In response to a question, Trump said he would be “100 percent” prepared to repeat his denials of Comey's claims under oath to the special counsel Robert Mueller. Former FBI director Mueller was appointed to head up the FBI investigation last month after Trump fired Comey and Comey responded by leaking to the New York Times the fact that he had written contemporaneous memos after each of his nine private discussions with Trump.
Trump denounced Comey as a “leaker,” alluding to his admission to the Senate committee that he had organized the leak of his memo on the February 14 White House meeting where, he claims, Trump asked him to back off on the Flynn probe. Trump's personal lawyer Mark Kasowitz suggested Thursday that the leak was illegal, and said he would refer the matter to the Justice Department inspector general and the Senate Judiciary Committee.
Comey's nearly three-hour testimony, broadcast live by all of the major TV networks, and the response of the so-called “liberal” media generally aligned with the Democratic Party have underscored the reactionary content of the political campaign by sections of the intelligence establishment and the Democrats to demonize Russia and brand Trump a stooge of Russian President Vladimir Putin.
Comey speaks for factions within the spy apparatus and the state more broadly that are determined to shift Trump's more conciliatory line on Russia and reassert the Obama administration policy of escalating economic, diplomatic and military confrontation with Moscow, or, if necessary, to force Trump out of office. The president, whose foreign policy is no less reckless and war-mongering, wants to prioritize US aggression against China, North Korea and other targeted countries such as Iran.
The Democrats are also seeking by means of their neo-McCarthyite campaign against Russia to channel mass anger within the US over Trump's attacks on democratic rights and social programs behind the war agenda of American imperialism.

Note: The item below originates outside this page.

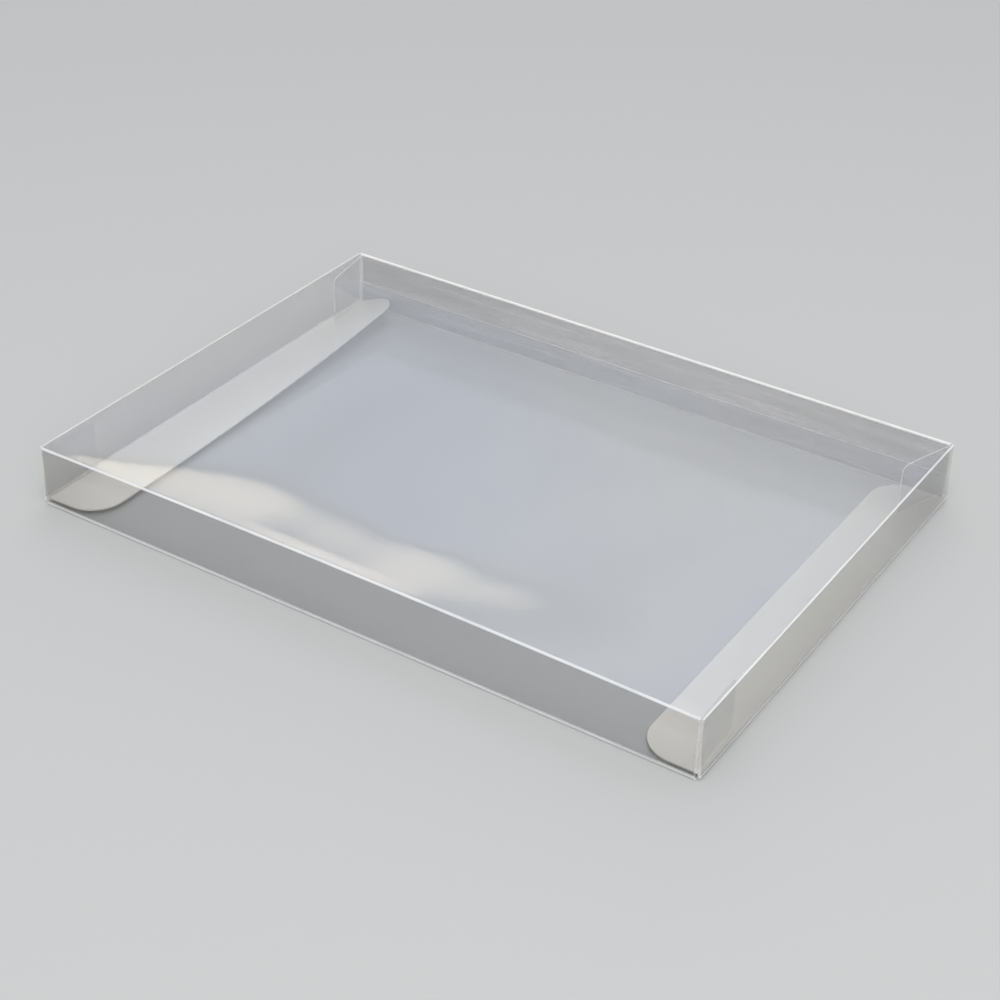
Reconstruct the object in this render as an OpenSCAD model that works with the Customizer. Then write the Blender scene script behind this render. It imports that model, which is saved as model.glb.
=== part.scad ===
// Clear film box that slips over a flat game case. It is one die-cut sheet, creased and
// folded into a low tube whose seam is glued inside the back wall. Each end closes with an
// end flap, hinged on the top panel, whose tongue tucks in over the bottom panel. Length
// runs along X, depth along Y, and the box stands on Z = 0.

/* [Box] */
// Outside length, over the lower folds of the two closed end flaps
box_length = 192; // [120:1:300]
// Outside depth, from front wall to back wall
box_depth = 137; // [90:1:220]
// Outside height
box_height = 17; // [14:0.5:60]
// Thickness of the film
film = 0.4; // [0.25:0.05:0.6]

/* [Creases and play] */
// Gap along a hinge crease, between its round bead and the sheet on the other side
crease_gap = 0.08; // [0.05:0.01:0.15]
// Play between layers of film that lie or slide on each other
layer_gap = 0.25; // [0.15:0.05:0.5]

/* [Back seam] */
// Height of the glue flap, which stands inside the back wall
glue_flap_height = 7.5; // [5:0.5:12]
// How far the glue flap's foot stops short of the back wall's ends
glue_flap_setback = 1.5; // [1:0.5:8]
// How much further its upper edge stops short at each end
glue_flap_taper = 2.5; // [0:0.5:10]

/* [End flaps] */
// Angle by which a closed end flap leans out towards its lower fold, in degrees
flap_lean = 2; // [0:0.5:5]
// How far an end flap's sides stand back from the faces of the front and back walls
flap_side_gap = 0.5; // [0.3:0.1:1.5]
// How far the bottom panel's cut ends stand back from the end flaps' lower folds
bottom_setback = 1; // [0.6:0.1:3]

/* [Tongues] */
// Depth of a tongue, from its fold to its free edge
tongue_depth = 17.5; // [10:0.5:30]
// Radius of the two corners of a tongue's free edge
tongue_corner = 9; // [2:0.5:9.5]
// Play between a tongue's sides and the walls it slides in between
tongue_side_play = 0.7; // [0.3:0.1:3]

/* [Dust flaps] */
// Length of a dust flap, from its crease to its free edge
dust_length = 18; // [8:0.5:30]
// Rise of a dust flap's lower edge, from its crease to its free edge
dust_taper = 5; // [0:0.5:8]
// Radius of the two corners of a dust flap's free edge
dust_corner = 2; // [0.5:0.5:2.5]
// Height of a dust flap's lower edge over the tongue, at its crease
dust_foot = 0.8; // [0.3:0.1:2]
// Angle by which the front dust flaps stand in from the end flaps, in degrees
dust_tilt_front = 2; // [0:1:40]
// The same angle for the back dust flap at the left end
dust_tilt_back_left = 9; // [0:1:40]
// The same angle for the back dust flap at the right end
dust_tilt_back_right = 19; // [0:1:40]

/* [Hidden] */
$fn = 32;

// Mid-planes of the panels
wall_y = box_depth / 2 - film / 2;
seam_y = wall_y - film;
bottom_z = film / 2;
top_z = box_height - film / 2;
tongue_z = 1.5 * film + layer_gap;

// Places along the length: an end flap's lower fold and its hinge, the top panel's ends,
// the creases of the dust flaps and the bottom panel's ends
fold_x = box_length / 2 - film / 2;
hinge_x = fold_x - (top_z - tongue_z) * tan(flap_lean);
top_end_x = hinge_x - film / 2 - crease_gap;
dust_x = hinge_x - film - layer_gap;
bottom_end_x = box_length / 2 - bottom_setback;

// Widths of the end flaps and tongues
flap_width = box_depth - 2 * flap_side_gap;
tongue_width = box_depth - 2 * (max(flap_side_gap, 2 * film) + tongue_side_play);

// Height of a dust flap's lower edge at its crease, and of its upper edge
dust_low_z = tongue_z + film / 2 + dust_foot;
dust_high_z = box_height - film - layer_gap;

film_color = [0.80, 0.84, 0.88, 0.5];
tongue_color = [0.88, 0.89, 0.86, 0.6];

// Edge view of a strip of film that runs through the given points, with square cut ends
// and a round bead at each fold between them
module folded_strip(points) {
    for (i = [1 : len(points) - 1]) {
        run = points[i] - points[i - 1];
        translate(points[i - 1]) rotate(atan2(run.y, run.x))
            translate([0, -film / 2]) square([norm(run), film]);
    }
    if (len(points) > 2)
        for (i = [1 : len(points) - 2]) bead(points[i]);
}

// Edge view of one fold
module bead(point) {
    translate(point) circle(d = film);
}

// Flat sheet from the Y axis to the right, with its two far corners rounded. Its lower edge
// may rise towards them.
module rounded_sheet(length, low, high, corner, slope = 0) {
    corner_low = low + (length - corner) * tan(slope) + corner / cos(slope);
    difference() {
        polygon([[0, low], [length, low + length * tan(slope)], [length, high], [0, high]]);
        translate([length - corner, high - corner]) corner_waste(corner, 90);
        translate([length - corner, corner_low]) mirror([0, 1]) corner_waste(corner, 90 - slope);
    }
}

// What rounding takes off a corner, from the centre of its arc, over the angle of the turn
module corner_waste(corner, turn) {
    reach = 3 * corner;
    difference() {
        polygon([[0, 0], [reach, 0], [reach, reach], [reach * cos(turn), reach * sin(turn)]]);
        circle(r = corner);
    }
}

// The glued tube's cross-section, from the glue flap's upper edge round to the foot of the
// back wall
module tube_section() {
    folded_strip([
        [seam_y, glue_flap_height],
        [seam_y, bottom_z],
        [-wall_y, bottom_z],
        [-wall_y, top_z],
        [wall_y, top_z],
        [wall_y, 0]
    ]);
}

// What is cut off the tube's right end: the walls back to the dust flaps' creases, the top
// panel back to its hinge, and the glue flap back to its slanting end
module end_cut() {
    foot_x = dust_x - glue_flap_setback;
    under_top_z = box_height - film;
    translate([dust_x, -box_depth, film])
        cube([box_length, 2 * box_depth, under_top_z - film]);
    translate([top_end_x, -box_depth, film])
        cube([box_length, 2 * box_depth, box_height]);
    translate([0, seam_y + film / 2, 0]) rotate([90, 0, 0]) linear_extrude(2 * film)
        polygon([
            [foot_x, film],
            [foot_x - glue_flap_taper, glue_flap_height],
            [foot_x - glue_flap_taper, under_top_z],
            [box_length, under_top_z],
            [box_length, film]
        ]);
}

// The dust flap at the front right corner, with the bead of its crease
module dust_flap(tilt) {
    slope = atan(dust_taper / dust_length);
    translate([dust_x, -wall_y, 0]) {
        translate([0, 0, dust_low_z]) cylinder(h = dust_high_z - dust_low_z, d = film);
        rotate(90 + tilt) rotate([90, 0, 0]) linear_extrude(film, center = true)
            rounded_sheet(dust_length, dust_low_z, dust_high_z, dust_corner, slope);
    }
}

module sleeve() {
    color(film_color) {
        difference() {
            rotate([90, 0, 90]) linear_extrude(2 * bottom_end_x, center = true) tube_section();
            end_cut();
            mirror([1, 0, 0]) end_cut();
        }
        dust_flap(dust_tilt_front);
        mirror([1, 0, 0]) dust_flap(dust_tilt_front);
        mirror([0, 1, 0]) dust_flap(dust_tilt_back_right);
        mirror([1, 0, 0]) mirror([0, 1, 0]) dust_flap(dust_tilt_back_left);
    }
}

// The end panel at the right end, from its hinge bead to the bead of its lower fold
module end_flap() {
    hinge = [hinge_x, top_z];
    fold = [fold_x, tongue_z];
    color(film_color) rotate([90, 0, 0]) linear_extrude(flap_width, center = true) {
        folded_strip([hinge, fold]);
        bead(hinge);
        bead(fold);
    }
}

// The tongue at the right end, flat over the bottom panel
module tongue() {
    root_x = fold_x - film / 2 - crease_gap;
    color(tongue_color) translate([root_x, 0, tongue_z - film / 2]) mirror([1, 0, 0])
        linear_extrude(film) rounded_sheet(root_x - fold_x + tongue_depth,
            -tongue_width / 2, tongue_width / 2, tongue_corner);
}

module right_end_flap() end_flap();
module left_end_flap() mirror([1, 0, 0]) end_flap();
module right_tongue() tongue();
module left_tongue() mirror([1, 0, 0]) tongue();

sleeve();
left_end_flap();
left_tongue();
right_end_flap();
right_tongue();
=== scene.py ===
# A clear film box that slips over a flat game case, seen standing empty on a pale table. It is
# one die-cut sheet of thin clear plastic, creased and folded into a low tube, and closed at each
# end by a flap whose tongue is tucked in. All sizes are in metres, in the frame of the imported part.
import math

import bmesh
import bpy
from mathutils import Matrix, Vector


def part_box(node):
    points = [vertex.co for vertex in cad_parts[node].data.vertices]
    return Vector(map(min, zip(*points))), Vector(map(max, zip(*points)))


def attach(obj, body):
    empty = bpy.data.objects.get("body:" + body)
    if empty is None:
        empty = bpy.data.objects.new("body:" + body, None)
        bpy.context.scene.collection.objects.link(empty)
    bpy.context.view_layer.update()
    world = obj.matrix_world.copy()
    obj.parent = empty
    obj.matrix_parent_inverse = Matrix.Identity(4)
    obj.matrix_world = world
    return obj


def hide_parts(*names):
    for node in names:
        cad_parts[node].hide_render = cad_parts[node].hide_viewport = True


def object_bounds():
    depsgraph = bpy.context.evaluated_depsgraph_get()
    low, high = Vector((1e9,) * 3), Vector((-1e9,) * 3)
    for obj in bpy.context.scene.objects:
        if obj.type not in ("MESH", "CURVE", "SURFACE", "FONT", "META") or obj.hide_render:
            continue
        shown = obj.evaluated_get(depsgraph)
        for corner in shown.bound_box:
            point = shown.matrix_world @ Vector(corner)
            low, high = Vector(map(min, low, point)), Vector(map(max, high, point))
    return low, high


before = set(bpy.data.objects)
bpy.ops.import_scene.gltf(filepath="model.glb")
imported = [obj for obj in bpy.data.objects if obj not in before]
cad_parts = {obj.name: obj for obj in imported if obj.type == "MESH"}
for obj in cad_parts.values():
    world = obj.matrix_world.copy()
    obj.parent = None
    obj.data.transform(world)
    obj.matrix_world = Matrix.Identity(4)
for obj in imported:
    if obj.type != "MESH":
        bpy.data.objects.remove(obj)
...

In his Senate testimony Thursday, Comey combined allegations of White House interference in the Russia probe with inflammatory accusations against Moscow. In a laudatory editorial on Friday, the New York Times singled out for praise Comey's declaration, “This is about America.” Russia “tried to shape the way we think, we vote, we act… They're coming after America.”
The entire edifice of charges of supposed Russian interference in the election in support of Trump, promoted by the US spy agencies and the Democrats, rests on bald assertions backed by no substantive evidence.
The role of the media in promoting this hysterical campaign, whose logical outcome is war between the world's two largest nuclear powers, was underscored at the press conference by ABC News chief White House correspondent Jonathan Karl, the only major media representative called on by Trump. After asking Trump to respond to Comey's allegations, he invited the Romanian president to weigh in on Russian aggression, implying a lack of concern on the part of Trump. "Romania is no stranger to Russian aggression. How concerned are you and how concerned should we be?" Karl asked.
While remaining defiant on the Russia investigation, Trump did make a concession to his foreign policy critics. In response to a question from a Romanian reporter, he explicitly affirmed his support for Article 5 of the NATO charter, which obligates all member states to come to the defense of any member state that comes under foreign attack. Speaking at a NATO summit last month, Trump failed to state his administration's support for Article 5, sparking denunciations from US policy-makers and media commentators concerned over his previous remarks placing a question mark over Washington's continued commitment to the transatlantic military alliance.
At the same time, however, Trump reiterated his attacks on Washington's traditional European allies such as Germany and France for failing to raise their defense spending to 2 percent of GDP and suggested that they be forced to pay for years of alleged under-funding of NATO.
In response to a question about his earlier hint that the White House might have recordings of Oval Office discussions, he said he would make an announcement on the issue shortly and added that the press would be "disappointed" when he does.
All indications are that the political warfare in Washington will intensify. Attorney General Jeff Sessions, one of those accused of holding secret and undisclosed meetings with Russian officials while serving on Trump's election campaign team, is set to testify next Tuesday before a Senate appropriations subcommittee on the Justice Department budget. Democrats have warned that he will be questioned on his Russia ties.
Earlier this week it was reported that Trump was furious with Sessions over his decision to recuse himself from the FBI investigation, and that Sessions had offered to resign as attorney general. Now he may be singled out as a vulnerable member of the Trump cabinet by the administration's Washington foes.
In closed door testimony Thursday following the open Senate Intelligence Committee hearing, Comey reportedly told senators that Sessions may have met a third time with Russian Ambassador Kislyak and failed to disclose the meeting when asked in congressional testimony. The reference is to an April 2016 function at a Washington hotel address by Russian Foreign Minister Sergey Lavrov that was attended by Sessions and Trump's son-in-law and top aide Jared Kushner.
Following Comey's testimony, New York Democratic Senator Charles Schumer, the Senate minority leader, said that Comey's statements “raise serious questions about Attorney General Sessions that he and the Justice Department must answer immediately.”
In the furious struggle that has erupted between the various factions within the American state, characterized by mutual mudslinging, there does not exist anything resembling a “progressive” or “democratic” element.